You need people in your life who motivate you to be better and who are willing to lift you to that higher space when you can't do it yourself. I always felt better with G. She knew I was a mess in progress when we began but she was undeterred and her belief in me motivated me to want to be better everyday; a better friend, a better partner, a better human in general. And while that sort of started me on this whole self-love journey, I didn't realize I left a part of that behind when we split up. That relationship was probably the one time I was truly at my best in that I applied myself every single day. I didn't have to hide when I was unhappy or when I felt like we just didn't have "it" that day. She always pulled me back into the fold and I did the same for her on the off days. I haven't had that motivation to be better since we broke up. Yes, I have motivation in a different sense with Miss N, but that's more not wanting to screw up my kid too badly so I gotta try and be a decent human being. With G, it was more of actively wanting to better each day, wanting to match the level that I felt she was on. And isn't that what relationships are supposed to be? Two people who are not perfect but are willing to work everyday to help each other become better versions of themselves? If you're not growing a little each day, then what's the point of living, you know?
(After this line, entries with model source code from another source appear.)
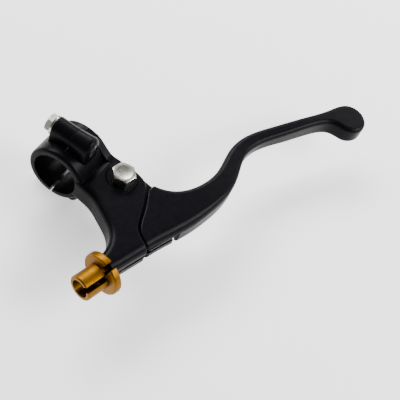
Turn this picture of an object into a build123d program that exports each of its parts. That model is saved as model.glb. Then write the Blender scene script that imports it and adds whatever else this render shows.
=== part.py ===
from build123d import *
from math import cos, radians, sin, tan
import os

os.makedirs("parts", exist_ok=True)

# Frame: X runs outboard along the handlebar, Y runs back towards the rider, Z runs up along the pivot.
# The origin is the centre of the handlebar bore. All sizes are in millimetres.

# Handlebar clamp
bar_radius = 11.1
ring_radius = 14.1
ring_inboard = 11.0
ring_outboard = 11.6
ring_edge = 1.6
top_gap = 0.3
low_gap = 1.2

# Clamp lugs and their bolts
clamp_bolt_height = 16.6
clamp_bolt_radius = 2.5
clamp_bolt_pitch = 0.8
clamp_bolt_recess = 0.3
hole_bevel = 0.5
clamp_head_across_flats = 8.0
clamp_head_height = 2.9
clamp_washer_radius = 4.8
clamp_washer_thickness = 0.9
cap_lug_radius = 5.0
perch_lug_radius = 5.8
perch_lug_edge = 2.6
seat_y = 10.0
lug_face_y = -10.3

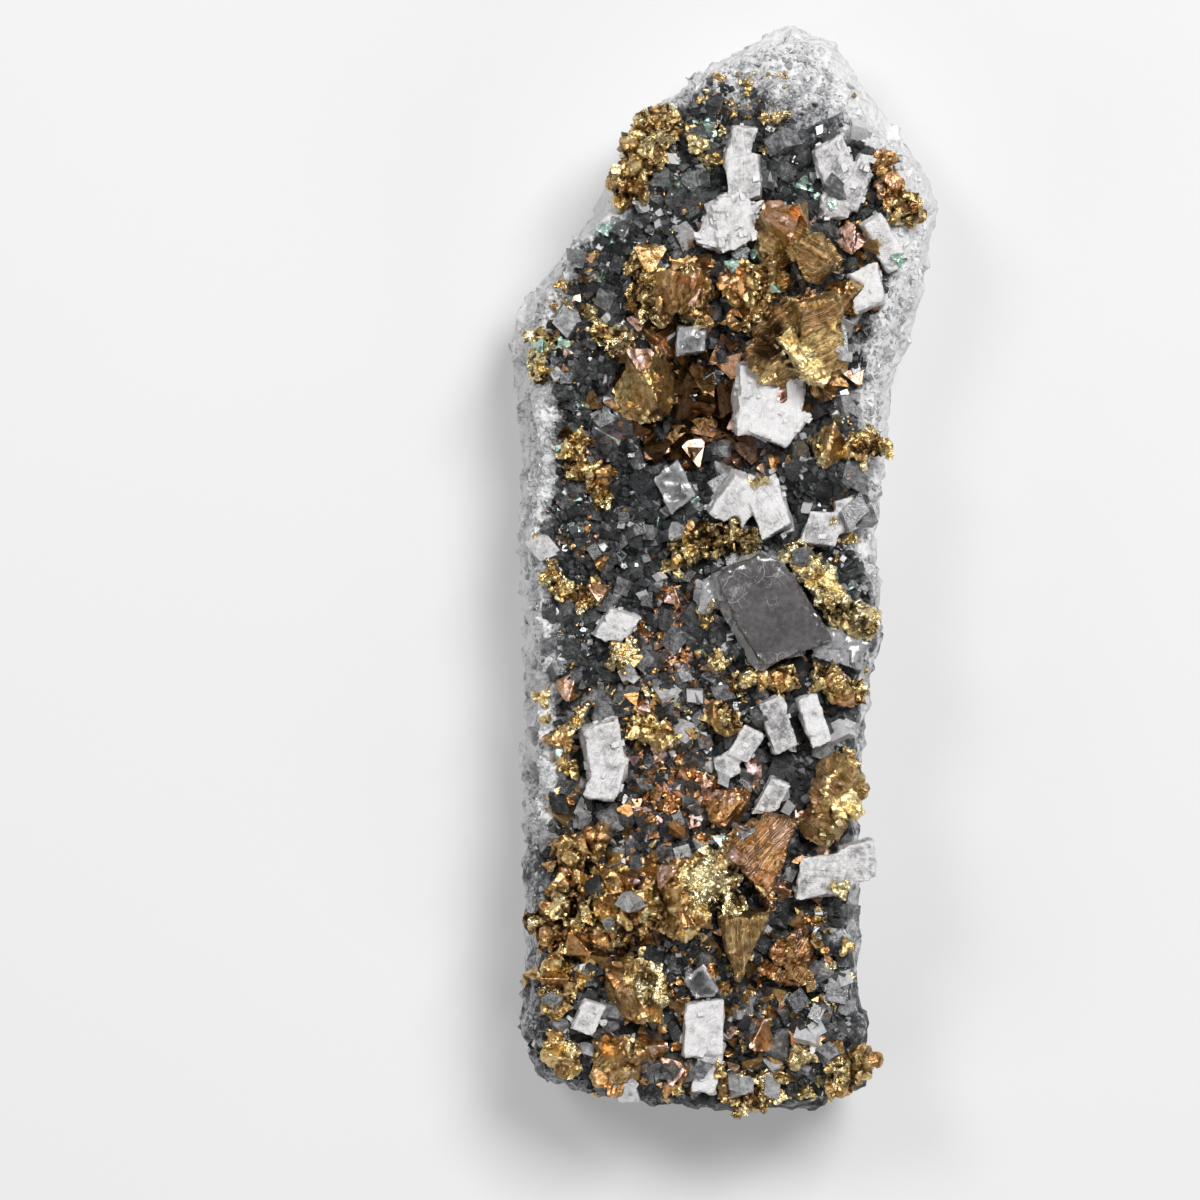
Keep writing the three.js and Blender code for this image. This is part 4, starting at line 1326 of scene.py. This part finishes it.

I've been single for awhile now and I've felt some kinda way about it that I couldn't quite figure out. I didn't mind it and I'm not clamoring to be in a relationship with the next chick who comes into my life, but I felt...something. And I think this is what it is. I want to be in something mutually supportive where both of us grow on a daily basis, both as individuals and as a couple. It's easy to say the bad times shoud make ya'll grow, but it isn't just about that. Great relationships put you on a different level and change your view on life. Knowing that somebody has you back no matter what is almost like cover and empowers you to go out and take risks and be the best version of yourself. They make you want to do that, not have to do it. The right person won't want to change you and won't see you as needing to be fixed in any way. The right person makes a world of difference when you've spent your life with the wrong people. As long as you're open to it, anyway. I probably was a little closed off to the right people post-G because, in my eyes, no one could ever compare. And now that we're friends again, I get pangs of that every do often. I think I need to actively date more and figure out what I want and need in a relationship. I've become too comfortable with being by myself. I can't just sit on the sidelines and wait if I really do want to be in something.